Sabato scorso trentamila persone si sono raccolte in una delle piazze più belle e importanti di Torino. Prima ancora e al di là del risultato della finale, era un’occasione di festa, un momento di condivisione tra persone diverse per sesso, età, storie personali, ma unite da quell’incredibile collante identitario che è il tifo per una squadra. Se un evento di questo tipo finisce con più di 1500 persone in ospedale, con bambini feriti e terrorizzati, con una donna ancora in coma, con gente in fuga che cerca riparo in case e cortili privati, con vetrine distrutte e tracce di sangue nel salotto della città, certo che la risposta dovrà stabilire chi ha permesso che ciò accadesse e se davvero tutto è nato dall’idiozia di qualche tifoso, ma è doveroso anche aspettarsi che qualcuno dica: vi abbiamo accolto, ma non abbiamo saputo proteggervi, per questo vi chiediamo scusa.
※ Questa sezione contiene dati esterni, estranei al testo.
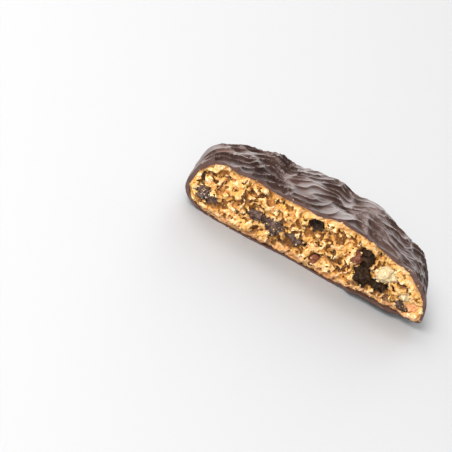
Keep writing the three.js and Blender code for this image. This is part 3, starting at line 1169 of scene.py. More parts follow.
class NodeSheet:
    """Adds and links the nodes of one tree."""

    def __init__(self, tree: NodeTree) -> None:
        """Takes the tree to work on."""
        self.tree = tree

    def add(self, kind: str, inputs: dict | None = None, **settings: object) -> Node:
        """Adds a node.

        Args:
            kind: Its type, without the leading ShaderNode.
            inputs: Values or sockets for its inputs, by name or index.
            settings: Its other properties.

        Returns:
            The node.
        """
        node = self.tree.nodes.new(kind if kind.startswith("Node") else "ShaderNode" + kind)
        for name, value in settings.items():
            setattr(node, name, value)
        for key, value in (inputs or {}).items():
            self.feed(node.inputs[key], value)
        return node

    def feed(self, socket: NodeSocket, value: object) -> None:
        """Links a socket into an input, or sets the input's own value.

        Args:
            socket: The input.
            value: An output socket, a number or a tuple.
        """
        if isinstance(value, NodeSocket):
            self.tree.links.new(value, socket)
        else:
            socket.default_value = value

    def math(self, operation: str, *values: object, clamp: bool = False) -> NodeSocket:
        """Adds a Math node.

        Args:
            operation: What it does.
            values: Its inputs.
            clamp: Whether its result stays from 0 to 1.

        Returns:
            Its output.
        """
        return self.add("Math", dict(enumerate(values)), operation=operation, use_clamp=clamp).outputs[0]

    def mix(self, share: object, first: object, second: object) -> NodeSocket:
        """Mixes two colours.

        Args:
            share: How much of the second colour.
            first: The first colour.
            second: The second colour.

        Returns:
            The mixed colour.
        """
        return self.add("Mix", {0: share, 6: first, 7: second}, data_type="RGBA").outputs[2]

    def ramp(self, value: object, stops: list[tuple[float, Colour]]) -> NodeSocket:
        """Turns a value into a colour.

        Args:
            value: The value, from 0 to 1.
            stops: Places and colours, in rising order.

        Returns:
            The colour.
        """
        node = self.add("ValToRGB", {0: value})
        elements = node.color_ramp.elements
        while len(elements) < len(stops):
            elements.new(0.5)
        for element, (place, colour) in zip(elements, stops):
            element.position, element.color = place, colour
        return node.outputs[0]

    def span(self, value: object, span: Pair, to: Pair = (0.0, 1.0)) -> NodeSocket:
        """Maps a span of values to another, held at its ends.

        Args:
            value: The value.
            span: Where the span begins and ends.
            to: What its beginning and its end become.

        Returns:
            The mapped value.
        """
        return self.add("MapRange", dict(enumerate((value, *span, *to))), clamp=True).outputs[0]


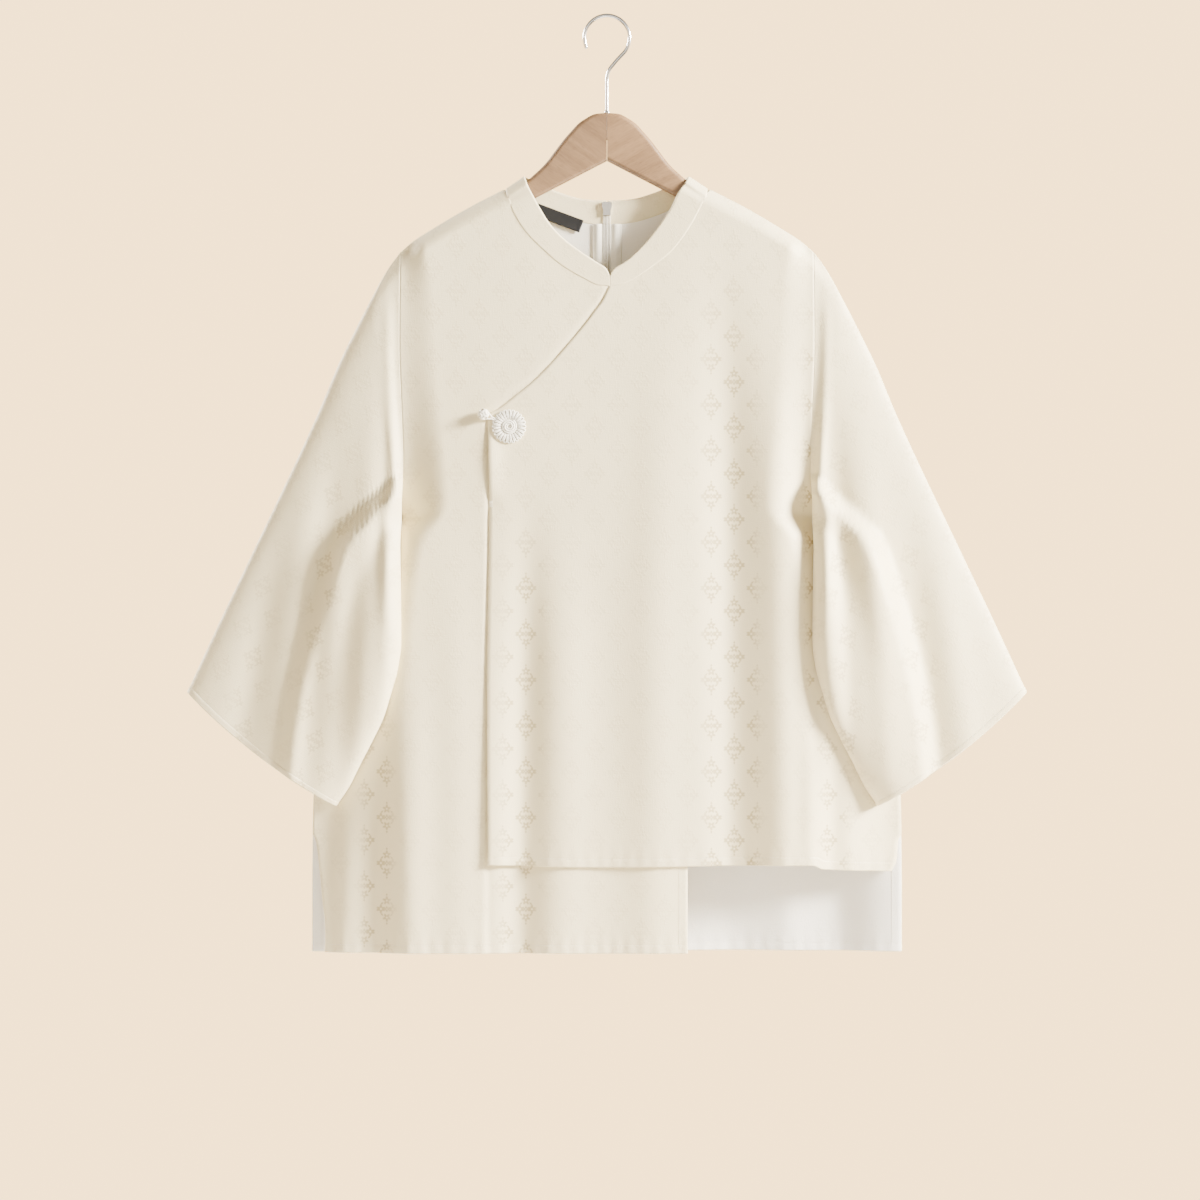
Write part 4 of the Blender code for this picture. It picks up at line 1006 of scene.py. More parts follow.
    def trough_shade(self, folds: Rows, x: np.ndarray, z: np.ndarray) -> np.ndarray:
        """How deep in a fold each point lies, which weights the painted shade that darkens the woven figure there.

        Args:
            folds: The folds' centre lines, widths and heights.
            x: Places across.
            z: Heights.

        Returns:
            0 on the crests to 1 in the troughs.
        """
        return eased(0.18 - self.folds_at(folds, x, z) / 0.0038)

    def half_depth(self, x: np.ndarray, z: np.ndarray, face: Face) -> np.ndarray:
        """How far the middle of a wall stands from the centre plane.

        Args:
            x: Places across.
            z: Heights.
            face: Front or back.

        Returns:
            The distance, always positive.
        """
        x, z = np.asarray(x, float), np.asarray(z, float)
        inside = self.outline_x(z) - abs(x)
        turn = eased(inside / fit(self.depths, "z", "turn", z))
        edge = self.edge_depth(z, face)
        deep = edge + (fit(self.depths, "z", face.value, z) - edge) * turn
        below = (self.shoulder_z(abs(x)) - z) * math.cos(math.radians(30))
        folds = self.front_folds if face is Face.FRONT else self.back_folds
        calm = eased(inside / self.fold_margin) * eased(below / self.fold_margin)
        relief = self.folds_at(folds, x, z) + self.ripple(x, z, 0.0 if face is Face.FRONT else 3.1)
        return self.edge + (deep - self.edge) * rounded(below / self.roof) + relief * calm

    def free_edge_x(self, z: np.ndarray) -> np.ndarray:
        """The left edge of the upper front at a height."""
        x = joined(self.slant["x"], self.free_edge["x"])
        down = -joined(self.slant["z"], self.free_edge["z"])
        return monotone(down, x, -np.asarray(z, float))

    def over_y(self, x: np.ndarray, z: np.ndarray) -> np.ndarray:
        """The upper front; its free edge gapes above the tack and stands off below it."""
        hang = eased((self.tack_z - z) / (self.tack_z - self.hem_z))
        near = ridge(x - self.free_edge_x(z), 0.022)
        frog_z = self.free_edge["z"][0]
        opening = np.clip((frog_z - z) / (frog_z - self.tack_z), 0, 1)
        gape = self.gape * np.sin(math.pi * opening) * ridge(x - self.free_edge_x(z), 0.010)
        pinch = 0.0010 * ridge(np.hypot(x - self.free_edge_x(z) - 0.002, z - self.tack_z), 0.006)
        return -self.half_depth(x, z, Face.FRONT) - self.edge_lift * hang * near - gape + pinch

    def under_y(self, x: np.ndarray, z: np.ndarray) -> np.ndarray:
        """The under front, which steps back behind the upper one."""
        past = x - self.free_edge_x(z)
        step = self.layer_at_seam * eased((past + 0.004) / 0.004)
        more = (self.layer - self.layer_at_seam) * eased((past - 0.002) / 0.020)
        return -self.half_depth(x, z, Face.FRONT) + step + more

    def back_y(self, x: np.ndarray, z: np.ndarray) -> np.ndarray:
        """The back wall."""
        return self.half_depth(x, z, Face.BACK)


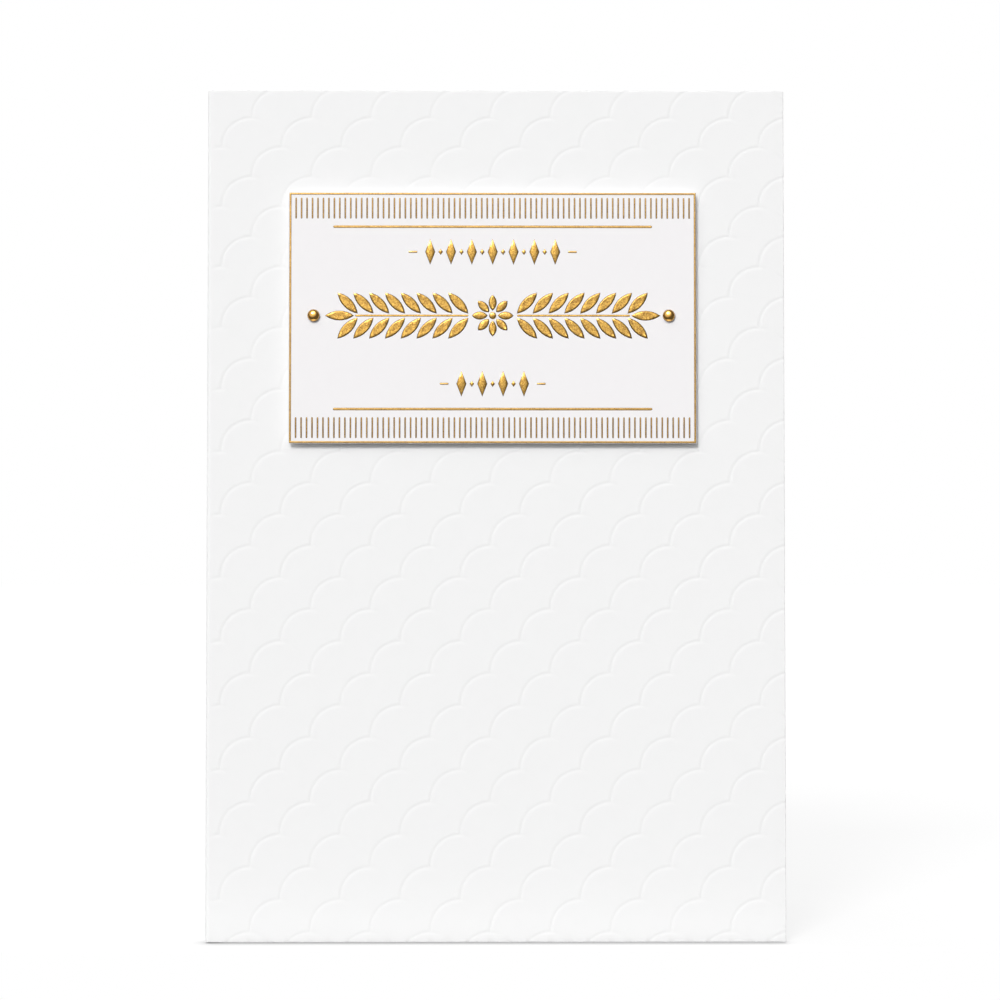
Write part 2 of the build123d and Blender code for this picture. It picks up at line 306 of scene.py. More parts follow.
def scallop_tree():
    """Tree that lays a tile of the scallops as bricks, joins them and closes the rows up with height."""
    tree, given = new_geometry_tree(
        "Scallop Field",
        {
            "Tile": "NodeSocketObject",
            "Columns": "NodeSocketInt",
            "Rows": "NodeSocketInt",
            "Pitch": "NodeSocketFloat",
            "Row Pitch": "NodeSocketFloat",
            "Row Closing": "NodeSocketFloat",
            "Corner": "NodeSocketVector",
            "Weld": "NodeSocketFloat",
            "Finish": "NodeSocketMaterial",
        },
    )
    give = given.outputs
    count = add_node(tree, "ShaderNodeMath", (give["Columns"], give["Rows"]), operation="MULTIPLY")
    spots = add_node(tree, "GeometryNodeMeshLine", {"Count": count})
    index = add_node(tree, "GeometryNodeInputIndex")
    column = add_node(tree, "ShaderNodeMath", (index, give["Columns"]), operation="MODULO")
    rows_laid = add_node(tree, "ShaderNodeMath", (index, give["Columns"]), operation="DIVIDE")
    row = add_node(tree, "ShaderNodeMath", (rows_laid,), operation="FLOOR")
    odd_row = add_node(tree, "ShaderNodeMath", (row, 2.0), operation="MODULO")
    shift = add_node(tree, "ShaderNodeMath", (odd_row, 0.5), operation="MULTIPLY")
    steps = add_node(tree, "ShaderNodeMath", (column, shift), operation="SUBTRACT")
    across = add_node(tree, "ShaderNodeMath", (steps, give["Pitch"]), operation="MULTIPLY")
    up = add_node(tree, "ShaderNodeMath", (row, give["Row Pitch"]), operation="MULTIPLY")
    spot = add_node(tree, "ShaderNodeCombineXYZ", {"X": across, "Z": up})
    laid = add_node(tree, "GeometryNodeSetPosition", {0: spots, "Position": spot})
    tile = add_node(tree, "GeometryNodeObjectInfo", {"Object": give["Tile"]}).outputs["Geometry"]
    tiles = add_node(tree, "GeometryNodeInstanceOnPoints", {"Points": laid, "Instance": tile})
    real = add_node(tree, "GeometryNodeRealizeInstances", (tiles,))
    whole = add_node(tree, "GeometryNodeMergeByDistance", {0: real, "Distance": give["Weld"]})
    # Each point moves down by the cube of its height in rows
    corner = add_node(tree, "ShaderNodeSeparateXYZ", (give["Corner"],)).outputs["Z"]
    lowest = add_node(tree, "ShaderNodeMath", (corner, give["Row Pitch"]), operation="DIVIDE")
    place = add_node(tree, "GeometryNodeInputPosition")
    height = add_node(tree, "ShaderNodeSeparateXYZ", (place,)).outputs["Z"]
    rows = add_node(tree, "ShaderNodeMath", (height, give["Row Pitch"]), operation="DIVIDE")
    rows_up = add_node(tree, "ShaderNodeMath", (rows, lowest), operation="ADD")
    above = add_node(tree, "ShaderNodeMath", (rows_up, 0.0), operation="MAXIMUM")
    cube = add_node(tree, "ShaderNodeMath", (above, 3.0), operation="POWER")
    sunk = add_node(tree, "ShaderNodeMath", (cube, give["Row Closing"]), operation="MULTIPLY")
    down = add_node(tree, "ShaderNodeMath", (sunk, -1.0), operation="MULTIPLY")
    closed = add_node(tree, "ShaderNodeCombineXYZ", {"Z": down})
    moved = add_node(tree, "ShaderNodeVectorMath", (closed, give["Corner"]), operation="ADD")
    placed = add_node(tree, "GeometryNodeSetPosition", {0: whole, "Offset": moved})
    painted = add_node(tree, "GeometryNodeSetMaterial", {0: placed, "Material": give["Finish"]})
    add_node(tree, "NodeGroupOutput", (painted,))
    return tree


# Materials


def new_material(name):
    """Material with an empty node tree. Returns both."""
    material = bpy.data.materials.new(name)
    material.use_nodes = True
    material.node_tree.nodes.clear()
    return material, material.node_tree


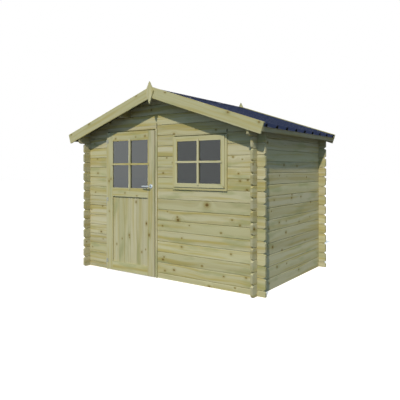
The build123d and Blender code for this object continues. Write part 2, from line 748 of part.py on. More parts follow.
sash_hole = (WIN_X0 - GAP, WIN_X1 + GAP, WIN_Z0 - GAP, WIN_Z1 + GAP)
stop_hole = (
    WIN_X0 + WIN_STOP, WIN_X1 - WIN_STOP,
    WIN_Z0 + WIN_STOP, WIN_Z1 - WIN_STOP,
)
web = (WIN_CUT_X0 + GAP, WIN_CUT_X1 - GAP, WIN_CUT_Z0 + GAP, frame_z1)
window_ring = (
    ring(frame_x0, frame_x1, frame_z0, frame_z1, sash_hole, -FRAME_PROUD, -GAP)
    + ring(*web, sash_hole, -GAP, sash_back + GAP)
    + ring(*web, stop_hole, sash_back + GAP, FRAME_BACK)
    + ring(
        frame_x0 - BEVEL, frame_x1 + BEVEL, frame_z0, WIN_CUT_Z1 + INNER_COVER,
        stop_hole, WALL + GAP, FRAME_BACK,
    )
)
reach = FRAME_BACK * 4
mid_h = (WIN_Z1 - WIN_Z0) / 2
mid_z = (WIN_Z0 + WIN_Z1) / 2
mitre = [
    (WIN_X0 - reach, WIN_Z0 - reach + GAP),
    (WIN_X0 + mid_h, mid_z),
    (WIN_X0 - reach, WIN_Z1 + reach - GAP),
]
mitre_right = [(WIN_X0 + WIN_X1 - x, z) for x, z in mitre]
mitre_head = [
    (WIN_X0 - reach + GAP, WIN_Z1 + reach),
    (WIN_X0 + mid_h, mid_z + GAP),
    (WIN_X1 - mid_h, mid_z + GAP),
    (WIN_X1 + reach - GAP, WIN_Z1 + reach),
]
mitre_sill = [(x, WIN_Z0 + WIN_Z1 - z) for x, z in mitre_head]
members = [
    window_ring & along_y(wedge, -FRAME_BACK, FRAME_BACK * 2)
    for wedge in (mitre, mitre_right, mitre_head, mitre_sill)
]
keep("window_frame", *members)

sash_y0 = -WIN_PROUD
pane_x0 = WIN_X0 + SASH
pane_x1 = WIN_X1 - SASH
pane_z0 = WIN_Z0 + WIN_BOTTOM_RAIL
pane_z1 = WIN_Z1 - WIN_TOP_RAIL
pane_y0 = sash_y0 + GLASS_BACK
pane_groove = block(
    pane_x0 - REBATE, pane_x1 + REBATE,
    pane_y0 - GAP, pane_y0 + GLASS_T + GAP,
    pane_z0 - REBATE, pane_z1 + REBATE,
)
window_cross, window_seats = glazing_cross(
    pane_x0, pane_x1, pane_z0, pane_z1, pane_z1 - WIN_CROSS_DROP, sash_y0, sash_back
)
sash_pieces = []
for x0, x1, z0, z1 in (
    (WIN_X0, pane_x0, WIN_Z0, WIN_Z1),
    (pane_x1, WIN_X1, WIN_Z0, WIN_Z1),
    (pane_x0 + GAP, pane_x1 - GAP, WIN_Z0, pane_z0),
    (pane_x0 + GAP, pane_x1 - GAP, pane_z1, WIN_Z1),
):
    bar = block(x0, x1, sash_y0, sash_back, z0, z1)
    sash_pieces.append(bar - [pane_groove, *window_seats])
keep("window_sash", *sash_pieces)
keep(
    "window_glass",
    block(
        pane_x0 - REBATE + GAP, pane_x1 + REBATE - GAP,
        pane_y0, pane_y0 + GLASS_T,
        pane_z0 - REBATE + GAP, pane_z1 + REBATE - GAP,
    ),
)
keep("window_glazing_bars", *window_cross)

# Export
os.makedirs("parts", exist_ok=True)
for name, solids in NODES.items():
    moved = [Pos(0, -MID_Y, 0) * solid for solid in solids]
    piece = moved[0] if len(moved) == 1 else Compound(children=moved)
    export_step(piece, f"parts/{name}.step")
    print(name, len(moved))
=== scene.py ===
import bpy
import bmesh
from math import atan, cos, pi, radians, sin
from mathutils import Matrix, Vector


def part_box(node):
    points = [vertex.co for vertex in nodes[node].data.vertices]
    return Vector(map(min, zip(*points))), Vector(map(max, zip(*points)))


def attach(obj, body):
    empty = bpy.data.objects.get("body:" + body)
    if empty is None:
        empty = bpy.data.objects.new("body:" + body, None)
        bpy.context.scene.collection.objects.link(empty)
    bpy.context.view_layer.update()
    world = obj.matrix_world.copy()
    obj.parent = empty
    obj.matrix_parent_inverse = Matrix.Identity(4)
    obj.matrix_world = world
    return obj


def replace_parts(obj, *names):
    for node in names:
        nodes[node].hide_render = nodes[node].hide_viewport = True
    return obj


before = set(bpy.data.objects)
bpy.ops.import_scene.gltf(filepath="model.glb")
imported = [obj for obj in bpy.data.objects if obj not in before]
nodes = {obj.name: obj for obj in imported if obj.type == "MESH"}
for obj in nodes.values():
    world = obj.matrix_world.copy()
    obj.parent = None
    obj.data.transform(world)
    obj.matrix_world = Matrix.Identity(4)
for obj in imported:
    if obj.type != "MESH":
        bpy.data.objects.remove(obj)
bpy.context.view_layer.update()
scene = bpy.context.scene

# The view: a level camera at eye height, front right of the shed. The optical axis
# does not pass through the middle of the picture, so the lens is shifted a little.
PICTURE_PX = 400
FOCAL_PX = 437.64
AXIS_PX = (224.57, 168.14)
SENSOR_MM = 36.0
EYE = (3.7518, -4.9806, 1.3917)
EYE_TURN = 33.999
camera_data = bpy.data.cameras.new("view")
camera_data.sensor_width = SENSOR_MM
camera_data.lens = FOCAL_PX * SENSOR_MM / PICTURE_PX
camera_data.shift_x = (PICTURE_PX / 2 - AXIS_PX[0]) / PICTURE_PX
camera_data.shift_y = (AXIS_PX[1] - PICTURE_PX / 2) / PICTURE_PX
camera = bpy.data.objects.new("view", camera_data)
camera.location = EYE
camera.rotation_euler = (radians(90), 0, radians(EYE_TURN))
scene.collection.objects.link(camera)
scene.camera = camera
scene.view_settings.view_transform = "Standard"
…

Lo si deve ai feriti, ai papà che hanno portato per mano i figli, ai gruppi di amici che hanno preferito il maxischermo al televisore in salotto, ma anche a tutti i torinesi che hanno sentito dalle finestre gente urlare e picchiare i pugni sul portone di casa in cerca di aiuto.

Un anno fa Torino ha consegnato un notevole atto di fiducia a Chiara Appendino e la sindaca si è messa al lavoro con grande senso pratico, senza proclami, dimostrando di aver capito che amministrare è cosa diversa dal condurre una battaglia politica. La classifica che le ha assegnato la palma di primo cittadino più amato d’Italia ha confermato che l’opinione pubblica apprezza il suo operato, ma questo è il momento della sensibilità, di testimoniare che guidare una città importante vuol dire anche assumersi il coraggio delle scuse e soltanto dopo – come ha giustamente fatto – promettere che fatti del genere non si ripeteranno.

Perché chiedere scusa, per chi fa politica, non significa sempre ammettere di aver sbagliato. Significa semplicemente riconoscere che si tiene più al rapporto con chi ti ha scelto che alle opportunità del momento. Ricordarlo sarebbe di aiuto alla nostra politica in debito di fiducia.